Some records
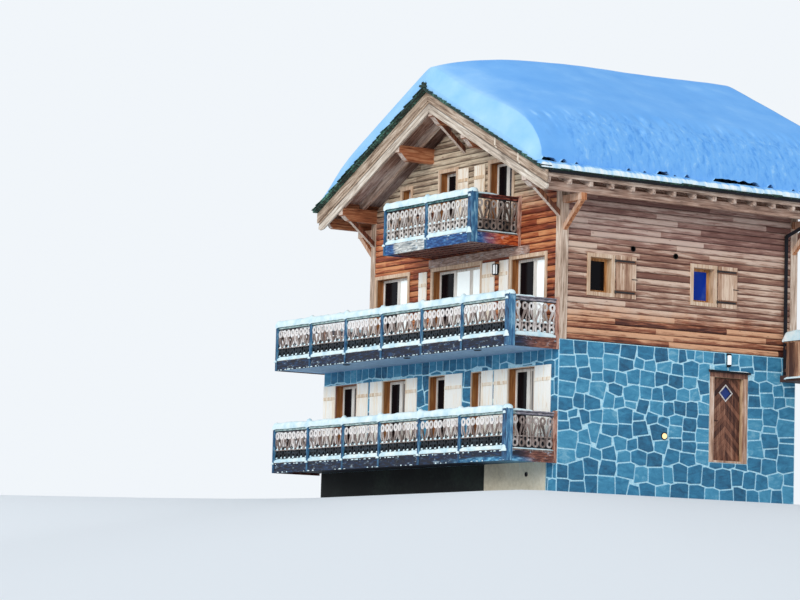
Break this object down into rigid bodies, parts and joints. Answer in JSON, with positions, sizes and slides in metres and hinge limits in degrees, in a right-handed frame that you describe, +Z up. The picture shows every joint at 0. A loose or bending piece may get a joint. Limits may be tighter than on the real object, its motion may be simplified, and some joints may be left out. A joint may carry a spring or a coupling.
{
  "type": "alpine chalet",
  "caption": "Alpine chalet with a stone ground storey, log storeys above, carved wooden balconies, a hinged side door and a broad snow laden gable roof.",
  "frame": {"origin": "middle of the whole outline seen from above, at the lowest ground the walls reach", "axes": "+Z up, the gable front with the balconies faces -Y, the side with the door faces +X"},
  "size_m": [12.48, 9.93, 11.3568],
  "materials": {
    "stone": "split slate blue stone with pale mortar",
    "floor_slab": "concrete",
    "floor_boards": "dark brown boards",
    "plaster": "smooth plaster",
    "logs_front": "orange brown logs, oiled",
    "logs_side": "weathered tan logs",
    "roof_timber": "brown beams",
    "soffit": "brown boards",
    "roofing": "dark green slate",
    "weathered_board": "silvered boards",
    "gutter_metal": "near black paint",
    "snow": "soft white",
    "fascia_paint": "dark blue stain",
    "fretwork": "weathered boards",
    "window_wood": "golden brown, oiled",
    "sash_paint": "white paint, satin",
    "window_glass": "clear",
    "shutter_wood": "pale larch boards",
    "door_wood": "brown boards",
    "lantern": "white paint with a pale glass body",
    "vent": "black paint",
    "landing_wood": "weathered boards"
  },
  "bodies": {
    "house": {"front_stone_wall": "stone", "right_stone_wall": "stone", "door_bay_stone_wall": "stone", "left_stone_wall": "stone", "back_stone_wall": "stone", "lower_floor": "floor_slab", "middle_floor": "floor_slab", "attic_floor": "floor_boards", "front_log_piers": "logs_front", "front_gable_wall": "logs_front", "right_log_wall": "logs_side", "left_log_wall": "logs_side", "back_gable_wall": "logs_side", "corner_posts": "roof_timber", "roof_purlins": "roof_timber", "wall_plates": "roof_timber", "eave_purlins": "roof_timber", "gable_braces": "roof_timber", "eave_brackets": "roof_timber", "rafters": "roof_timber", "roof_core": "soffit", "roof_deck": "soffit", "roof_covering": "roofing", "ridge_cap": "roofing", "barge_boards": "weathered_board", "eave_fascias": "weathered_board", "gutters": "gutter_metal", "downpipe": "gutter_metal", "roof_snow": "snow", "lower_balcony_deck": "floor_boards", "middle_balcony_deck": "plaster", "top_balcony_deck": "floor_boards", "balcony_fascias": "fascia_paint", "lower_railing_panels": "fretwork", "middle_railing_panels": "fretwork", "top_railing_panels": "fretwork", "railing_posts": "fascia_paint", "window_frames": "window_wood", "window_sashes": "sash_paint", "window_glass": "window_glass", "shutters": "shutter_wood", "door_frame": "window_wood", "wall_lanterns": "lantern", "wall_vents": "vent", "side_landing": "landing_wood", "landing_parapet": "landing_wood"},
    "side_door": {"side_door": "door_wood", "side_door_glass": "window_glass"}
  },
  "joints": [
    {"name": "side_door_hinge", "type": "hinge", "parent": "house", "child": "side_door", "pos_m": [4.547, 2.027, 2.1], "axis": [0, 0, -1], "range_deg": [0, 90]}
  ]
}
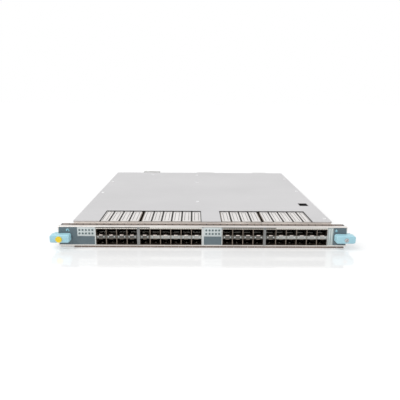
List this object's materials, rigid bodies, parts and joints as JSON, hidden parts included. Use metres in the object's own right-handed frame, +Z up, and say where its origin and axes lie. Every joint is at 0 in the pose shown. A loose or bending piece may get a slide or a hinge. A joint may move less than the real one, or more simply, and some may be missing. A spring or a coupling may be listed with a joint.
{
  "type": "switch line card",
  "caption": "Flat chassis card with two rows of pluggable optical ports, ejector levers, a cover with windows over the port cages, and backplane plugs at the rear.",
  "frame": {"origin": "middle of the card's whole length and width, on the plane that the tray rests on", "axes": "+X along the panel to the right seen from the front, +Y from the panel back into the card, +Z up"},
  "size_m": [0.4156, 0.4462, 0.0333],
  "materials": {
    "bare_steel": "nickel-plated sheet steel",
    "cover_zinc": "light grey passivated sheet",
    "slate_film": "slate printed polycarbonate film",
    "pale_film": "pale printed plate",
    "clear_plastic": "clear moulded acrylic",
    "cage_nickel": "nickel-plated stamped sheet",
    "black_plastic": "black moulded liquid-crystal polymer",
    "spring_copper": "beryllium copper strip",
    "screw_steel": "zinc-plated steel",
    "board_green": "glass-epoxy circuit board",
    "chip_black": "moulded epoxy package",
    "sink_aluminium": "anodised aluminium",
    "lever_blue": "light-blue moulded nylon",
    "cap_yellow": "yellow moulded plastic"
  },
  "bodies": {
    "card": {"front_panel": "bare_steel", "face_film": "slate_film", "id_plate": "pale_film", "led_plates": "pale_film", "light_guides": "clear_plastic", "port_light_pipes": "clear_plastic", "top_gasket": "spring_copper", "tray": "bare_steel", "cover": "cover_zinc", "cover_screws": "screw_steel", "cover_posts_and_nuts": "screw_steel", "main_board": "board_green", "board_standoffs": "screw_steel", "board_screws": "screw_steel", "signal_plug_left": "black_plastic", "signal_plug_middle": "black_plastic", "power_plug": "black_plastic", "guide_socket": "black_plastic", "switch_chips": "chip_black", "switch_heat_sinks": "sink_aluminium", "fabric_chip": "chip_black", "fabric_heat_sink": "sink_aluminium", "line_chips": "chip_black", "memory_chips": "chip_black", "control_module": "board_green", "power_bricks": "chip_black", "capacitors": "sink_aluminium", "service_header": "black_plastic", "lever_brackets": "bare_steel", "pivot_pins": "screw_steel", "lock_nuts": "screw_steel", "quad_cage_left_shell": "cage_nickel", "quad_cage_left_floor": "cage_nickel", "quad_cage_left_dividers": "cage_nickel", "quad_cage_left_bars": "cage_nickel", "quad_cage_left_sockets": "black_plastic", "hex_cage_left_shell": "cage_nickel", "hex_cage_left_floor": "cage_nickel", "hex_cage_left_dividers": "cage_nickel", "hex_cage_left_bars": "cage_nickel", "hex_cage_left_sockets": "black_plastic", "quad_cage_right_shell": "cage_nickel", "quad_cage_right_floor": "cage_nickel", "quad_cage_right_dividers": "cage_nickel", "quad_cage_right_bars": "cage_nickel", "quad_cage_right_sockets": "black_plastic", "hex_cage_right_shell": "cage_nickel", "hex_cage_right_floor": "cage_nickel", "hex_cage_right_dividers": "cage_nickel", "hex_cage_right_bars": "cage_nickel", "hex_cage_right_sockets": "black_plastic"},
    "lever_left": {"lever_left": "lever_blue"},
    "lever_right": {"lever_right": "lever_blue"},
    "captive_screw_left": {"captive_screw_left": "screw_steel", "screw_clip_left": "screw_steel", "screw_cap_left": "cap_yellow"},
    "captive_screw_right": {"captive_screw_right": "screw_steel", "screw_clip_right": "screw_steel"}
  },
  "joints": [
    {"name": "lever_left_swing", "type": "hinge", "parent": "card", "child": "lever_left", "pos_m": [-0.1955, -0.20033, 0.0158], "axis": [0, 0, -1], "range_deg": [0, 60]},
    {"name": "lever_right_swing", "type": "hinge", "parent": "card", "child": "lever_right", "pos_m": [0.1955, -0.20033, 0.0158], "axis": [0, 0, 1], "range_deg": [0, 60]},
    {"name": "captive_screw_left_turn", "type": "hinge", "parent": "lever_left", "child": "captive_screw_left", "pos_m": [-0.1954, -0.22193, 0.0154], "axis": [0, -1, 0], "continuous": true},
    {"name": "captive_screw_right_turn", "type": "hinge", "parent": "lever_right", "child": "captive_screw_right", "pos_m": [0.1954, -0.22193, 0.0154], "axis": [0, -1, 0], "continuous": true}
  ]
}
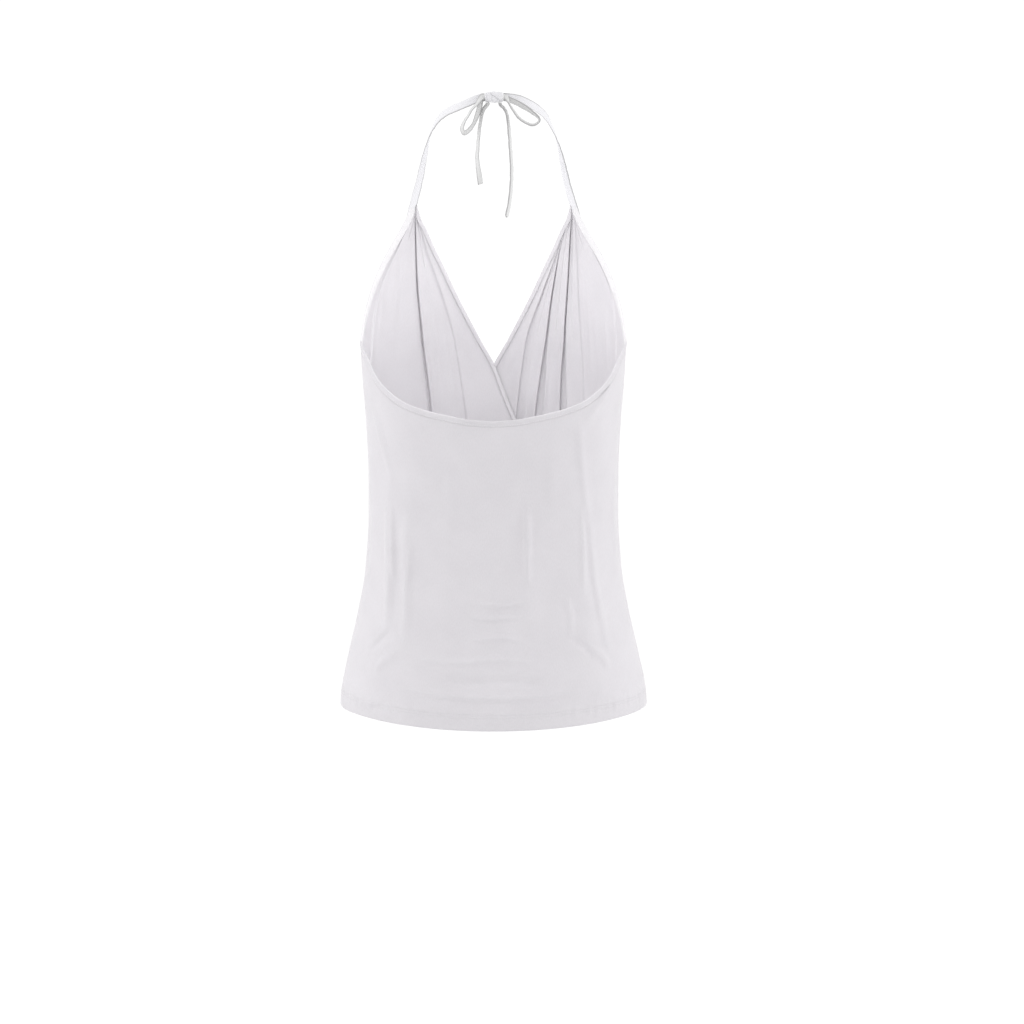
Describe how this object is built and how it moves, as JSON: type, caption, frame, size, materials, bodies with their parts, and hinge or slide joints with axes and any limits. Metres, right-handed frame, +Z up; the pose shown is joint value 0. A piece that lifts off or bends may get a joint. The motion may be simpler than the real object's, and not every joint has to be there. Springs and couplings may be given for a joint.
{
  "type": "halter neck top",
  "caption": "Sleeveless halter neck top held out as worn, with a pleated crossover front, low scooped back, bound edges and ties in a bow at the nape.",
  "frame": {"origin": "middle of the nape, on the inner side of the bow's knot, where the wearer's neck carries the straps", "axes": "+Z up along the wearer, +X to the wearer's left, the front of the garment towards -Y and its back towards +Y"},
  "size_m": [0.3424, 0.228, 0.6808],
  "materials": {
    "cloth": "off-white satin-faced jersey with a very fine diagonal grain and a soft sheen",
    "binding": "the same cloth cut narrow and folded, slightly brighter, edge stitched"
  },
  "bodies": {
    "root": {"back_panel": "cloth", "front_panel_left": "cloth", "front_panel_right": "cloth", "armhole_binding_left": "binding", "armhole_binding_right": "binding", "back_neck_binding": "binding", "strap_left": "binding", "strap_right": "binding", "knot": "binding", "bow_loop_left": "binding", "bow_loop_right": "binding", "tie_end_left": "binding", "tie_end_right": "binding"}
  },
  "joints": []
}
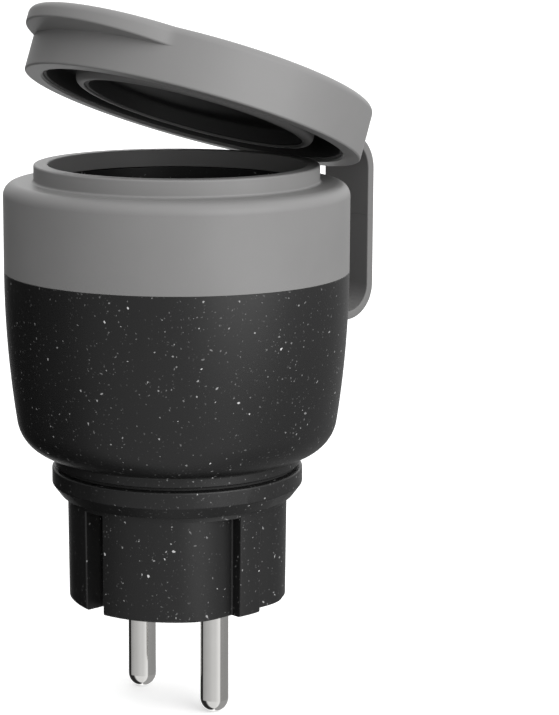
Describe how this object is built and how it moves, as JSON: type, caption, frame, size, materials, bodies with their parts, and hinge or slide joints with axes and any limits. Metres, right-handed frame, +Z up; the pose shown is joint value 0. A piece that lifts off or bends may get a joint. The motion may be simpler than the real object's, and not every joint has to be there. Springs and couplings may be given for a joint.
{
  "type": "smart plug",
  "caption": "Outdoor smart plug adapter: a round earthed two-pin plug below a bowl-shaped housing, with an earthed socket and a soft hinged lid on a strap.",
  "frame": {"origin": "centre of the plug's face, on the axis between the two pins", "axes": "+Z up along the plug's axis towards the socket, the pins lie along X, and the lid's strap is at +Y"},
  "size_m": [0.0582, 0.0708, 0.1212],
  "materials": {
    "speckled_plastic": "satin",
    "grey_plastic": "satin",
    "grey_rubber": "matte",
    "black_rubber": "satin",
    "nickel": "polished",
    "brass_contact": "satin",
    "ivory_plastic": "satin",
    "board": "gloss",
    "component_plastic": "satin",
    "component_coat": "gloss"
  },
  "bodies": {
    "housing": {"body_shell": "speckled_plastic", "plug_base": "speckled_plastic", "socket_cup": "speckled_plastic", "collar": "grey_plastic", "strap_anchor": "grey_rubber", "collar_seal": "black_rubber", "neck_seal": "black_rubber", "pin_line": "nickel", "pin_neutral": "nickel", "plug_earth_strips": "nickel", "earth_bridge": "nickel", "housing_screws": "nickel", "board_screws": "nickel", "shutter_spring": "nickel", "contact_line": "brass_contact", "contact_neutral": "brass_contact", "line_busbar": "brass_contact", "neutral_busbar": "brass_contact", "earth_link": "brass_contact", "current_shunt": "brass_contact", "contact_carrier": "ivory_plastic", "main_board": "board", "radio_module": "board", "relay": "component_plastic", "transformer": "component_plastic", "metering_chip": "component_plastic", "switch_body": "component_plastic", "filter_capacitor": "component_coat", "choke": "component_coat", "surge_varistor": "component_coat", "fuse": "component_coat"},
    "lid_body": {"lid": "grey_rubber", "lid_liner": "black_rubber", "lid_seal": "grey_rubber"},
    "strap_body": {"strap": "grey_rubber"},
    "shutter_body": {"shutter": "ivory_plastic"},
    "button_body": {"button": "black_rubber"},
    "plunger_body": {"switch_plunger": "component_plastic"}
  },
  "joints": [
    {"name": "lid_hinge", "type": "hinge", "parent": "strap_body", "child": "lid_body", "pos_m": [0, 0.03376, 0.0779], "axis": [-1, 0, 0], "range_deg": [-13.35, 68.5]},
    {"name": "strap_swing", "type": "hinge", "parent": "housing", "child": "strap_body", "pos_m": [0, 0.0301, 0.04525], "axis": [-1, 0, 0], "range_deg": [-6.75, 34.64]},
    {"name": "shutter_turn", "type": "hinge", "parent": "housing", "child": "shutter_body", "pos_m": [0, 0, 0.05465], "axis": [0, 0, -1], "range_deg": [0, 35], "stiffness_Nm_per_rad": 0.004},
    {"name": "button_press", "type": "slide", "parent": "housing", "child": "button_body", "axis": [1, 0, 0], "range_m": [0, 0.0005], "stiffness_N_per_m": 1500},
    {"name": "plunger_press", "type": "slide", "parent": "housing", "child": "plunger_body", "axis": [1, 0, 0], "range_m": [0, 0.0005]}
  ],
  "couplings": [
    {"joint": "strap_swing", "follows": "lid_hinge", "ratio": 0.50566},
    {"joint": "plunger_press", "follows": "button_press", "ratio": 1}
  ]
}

▶ **REQUIREMENT**: From the data above, show each line that contains "JSON".

▶ **OUTPUT OF THE EXERCISE**:
Break this object down into rigid bodies, parts and joints. Answer in JSON, with positions, sizes and slides in metres and hinge limits in degrees, in a right-handed frame that you describe, +Z up. The picture shows every joint at 0. A loose or bending piece may get a joint. Limits may be tighter than on the real object, its motion may be simplified, and some joints may be left out. A joint may carry a spring or a coupling.
List this object's materials, rigid bodies, parts and joints as JSON, hidden parts included. Use metres in the object's own right-handed frame, +Z up, and say where its origin and axes lie. Every joint is at 0 in the pose shown. A loose or bending piece may get a slide or a hinge. A joint may move less than the real one, or more simply, and some may be missing. A spring or a coupling may be listed with a joint.
Describe how this object is built and how it moves, as JSON: type, caption, frame, size, materials, bodies with their parts, and hinge or slide joints with axes and any limits. Metres, right-handed frame, +Z up; the pose shown is joint value 0. A piece that lifts off or bends may get a joint. The motion may be simpler than the real object's, and not every joint has to be there. Springs and couplings may be given for a joint.
Describe how this object is built and how it moves, as JSON: type, caption, frame, size, materials, bodies with their parts, and hinge or slide joints with axes and any limits. Metres, right-handed frame, +Z up; the pose shown is joint value 0. A piece that lifts off or bends may get a joint. The motion may be simpler than the real object's, and not every joint has to be there. Springs and couplings may be given for a joint.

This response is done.